There is no question that the United States found itself weakened after the economic crisis and that the Obama administration turned inward to a certain degree. While this might have opened the door for China and Russia, Mandelbaum’s interpretation again seems overly pessimistic and somewhat alarmist. The debates over the return of geopolitics and the true nature of the rise of China have dominated international relations scholarship for some time now.[2] Yet the realist perspective of Mission Failure does not take into account that Russia’s move in Ukraine could be one of weakness not strength or that China’s claims in the South China Sea might not be part of a bigger plan for mastery in Asia and beyond. As Joseph Nye argues in Is the American Century Over? (2015), the actions of China and Russia over the last two years do not necessarily mean that Pax Americana is at an end.
While Mandelbaum finished the book before Obama completed the nuclear deal with Iran, he is critical of such efforts and goes on to say that the use of force is “the only certain way to prevent nuclear proliferation” (p. 332). Here Mandelbaum only cites analysts who are overly optimistic about attacking Iran without considering the wealth of scholarship that is skeptical about air strikes solving the problem.[3] Furthermore, as the history of proliferation suggests, there are numerous states, Ukraine and South Africa, to name a couple, that have voluntarily given up their nuclear weapons programs without the United States or international community using force.[4] Mandelbaum’s discussion of North Korea exemplifies his approach throughout much of the book. He explains what has happened in the past without offering up much of his own solutions, besides his idea that transforming internal politics is not what the United States should be doing.
In the end, Mandelbaum’s history of American foreign policy over the post-Cold War period is an important contribution to the literature, and what is absent most is not more discussion about the realist “should” versus the idealist “could.” Instead, to return to a previous point, Mandelbaum fails to provide thorough analysis and prediction to go along with his rich description of events. While the three most recent presidents all failed in some of their efforts, there is something else going on that Mission Failure misses—a process of learning occurring among the post-Cold War commander in chiefs.

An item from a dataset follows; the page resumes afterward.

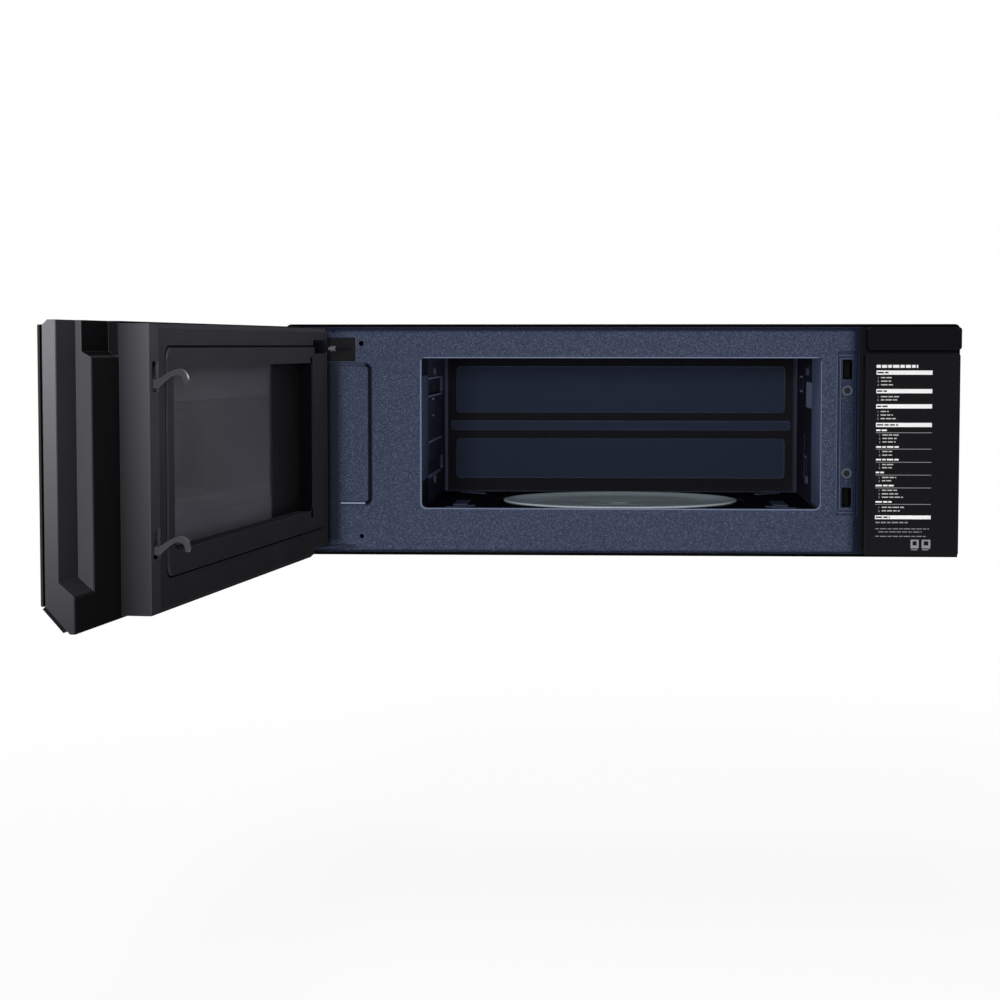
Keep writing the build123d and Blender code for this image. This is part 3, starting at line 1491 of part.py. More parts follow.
pocket_x = (door_edge - pocket_width, door_edge)
pocket_back = frame_back + pocket_depth
notch_front = frame_back + notch_depth
room_x = (hinge_x + 16, pocket_x[0] - frame_wall)
with BuildPart() as frame_room:
    frame_view(frame_back + frame_wall, frame_front + 1, frame_wall, room_x[0], span(room_x))
    door_box(
        (cover_x[1] - frame_wall, door_edge),
        (frame_back, notch_front + frame_wall),
        (notch_bottom - frame_wall - 3, body_height),
        Mode.SUBTRACT,
    )
with BuildPart() as door_frame:
    frame_view(frame_back, frame_front, 0, door_span[0], span(door_span))
    with Locations((0, 0, 0)):
        add(frame_room.part, mode=Mode.SUBTRACT)
    upright(door_face(frame_back - 1), window_x, window_z, 6, frame_wall + 2, Mode.SUBTRACT)
    with BuildSketch(door_side(pocket_x[0])) as pocket:
        Polygon(
            (frame_back - 1, pocket_bottom - pocket_slope - 1),
            (pocket_back, pocket_bottom),
            (pocket_back, body_height),
            (frame_back - 1, body_height),
            align=None,
        )
    extrude(pocket.sketch, amount=-pocket_width - 1, mode=Mode.SUBTRACT)
    with BuildSketch(door_side(cover_x[1] + seat)) as shelf:
        Polygon(
            (frame_back - 1, notch_bottom - 2),
            (notch_front, notch_bottom + 4),
            (notch_front, body_height),
            (frame_back - 1, body_height),
            align=None,
        )
    extrude(shelf.sketch, amount=-(door_edge - cover_x[1] + 1), mode=Mode.SUBTRACT)
    for level in (upper_notch, lower_notch):
        door_box(
            (-door_edge - 1, hinge_x + hinge_eye + 3),
            (frame_back - 1, hinge_reach + hinge_eye + 3),
            level,
            Mode.SUBTRACT,
        )
    ear_room = ear_drop + cover_wall + 6
    for level in ((upper_notch[0] - ear_room, upper_notch[0]), (lower_notch[1], lower_notch[1] + ear_room)):
        door_box((cover_x[0], hinge_x + 25), (frame_back - 1, ear_end + seat + 1), level, Mode.SUBTRACT)
keep(door_frame, "door_frame")

# ---- Front glass with its gasket, the control strip on the lower bevel and the board behind it
glass_z = (door_bottom + facet_rise, door_top - facet_top + 0.5)
with BuildPart() as door_glass:
    upright(door_face(frame_front + gasket_sheet), door_span, glass_z, 2, glass_sheet)
keep(door_glass, "door_glass")

gasket_x = (door_span[0] + gasket_inset, door_span[1] - gasket_inset)
gasket_z = (slope_height(frame_front, strip_sheet + seat) + gasket_inset, glass_z[1] - gasket_inset)
with BuildPart() as glass_gasket:
    upright(door_face(frame_front + seat), gasket_x, gasket_z, 3, gasket_sheet - 2 * seat)
    upright(
        door_face(frame_front),
        (gasket_x[0] + gasket_width, gasket_x[1] - gasket_width),
        (gasket_z[0] + gasket_width, gasket_z[1] - gasket_width),
        2,
        gasket_sheet,
        Mode.SUBTRACT,
    )
keep(glass_gasket, "glass_gasket")

with BuildPart() as control_strip:
    strip_start = slope_point[0] - 1.5
    strip_end = slope_reach(door_bottom, 0) + 1.0
    with BuildSketch(door_side(door_span[0])) as strip:
        Polygon(
            (strip_start, slope_height(strip_start, 0)),
            (strip_end, slope_height(strip_end, 0)),
            (strip_end - strip_sheet * slope_out[0], slope_height(strip_end, 0) - strip_sheet * slope_out[1]),
            (strip_start - strip_sheet * slope_out[0], slope_height(strip_start, 0) - strip_sheet * slope_out[1]),
            align=None,
        )
    extrude(strip.sketch, amount=-span(door_span))
keep(control_strip, "control_strip")

touch_x = (20.0, 200.0)
with BuildPart() as touch_board:
    board_reach = frame_back + frame_wall + 8
    door_box(touch_x, (board_reach, board_reach + board_sheet), (34.0, 70.0))
    for x in (touch_x[0] + 8, touch_x[1] - 8):
        for height in (40.0, 64.0):
            drum(door_face(board_reach), (x, base + height), 2.5, seat + frame_wall + frame_back - board_reach)
    door_box((touch_x[0] + 40, touch_x[1] - 50), (board_reach + board_sheet, board_reach + board_sheet + 5), (42.0, 60.0))
keep(touch_board, "touch_board")
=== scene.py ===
import math
import bmesh
import bpy
from mathutils import Matrix, Vector


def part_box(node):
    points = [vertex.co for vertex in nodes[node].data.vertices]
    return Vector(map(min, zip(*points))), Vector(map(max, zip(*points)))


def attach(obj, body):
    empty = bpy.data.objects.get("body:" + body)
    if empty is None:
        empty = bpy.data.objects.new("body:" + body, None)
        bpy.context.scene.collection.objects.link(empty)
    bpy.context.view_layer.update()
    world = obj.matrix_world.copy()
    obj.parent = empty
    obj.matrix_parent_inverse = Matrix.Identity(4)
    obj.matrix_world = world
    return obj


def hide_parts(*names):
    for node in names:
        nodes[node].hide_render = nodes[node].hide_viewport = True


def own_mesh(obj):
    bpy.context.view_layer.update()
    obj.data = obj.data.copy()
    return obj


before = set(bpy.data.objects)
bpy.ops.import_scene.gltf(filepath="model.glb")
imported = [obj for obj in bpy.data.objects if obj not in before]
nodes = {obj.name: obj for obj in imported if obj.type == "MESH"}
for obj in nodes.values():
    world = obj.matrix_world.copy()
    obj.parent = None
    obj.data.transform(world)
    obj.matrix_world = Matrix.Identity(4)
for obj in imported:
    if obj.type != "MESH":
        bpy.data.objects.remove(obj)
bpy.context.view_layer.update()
mm = 0.001
faceY = -0.440  # the enamelled face
baseZ = -0.131  # underside of the body
print("frame loaded,", len(nodes), "nodes")


# small helpers for materials

def startFinish(name):
    finish = bpy.data.materials.new(name)
    finish.use_nodes = True
    tree = finish.node_tree
    return finish, tree, tree.nodes["Principled BSDF"]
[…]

Clinton made a number of foreign policy mistakes, as Mandelbaum and many others have noted, but Bush came into office pledging to not make the same errors. Although Bush did fail in Iraq, he did not attempt nearly as many transformation missions as Clinton did. More important, Obama, a self-proclaimed realist, saw what happened to his predecessor and, again, tried to set American foreign policy on less of an interventionist path. And even though Obama failed in places such as Libya, he has largely resisted inserting the United States back into missions of transformation, whether in Syria or places of other Arab Spring uprisings. Therefore, one could argue that American foreign policy is trending in the right direction in terms of efforts to change the internal politics of other countries. Presidents seem more likely now to stop and think if they should rather than if they could. In essence, Mission Failure is more preoccupied with giving out failing grades than with determining if its subjects learned anything in the process.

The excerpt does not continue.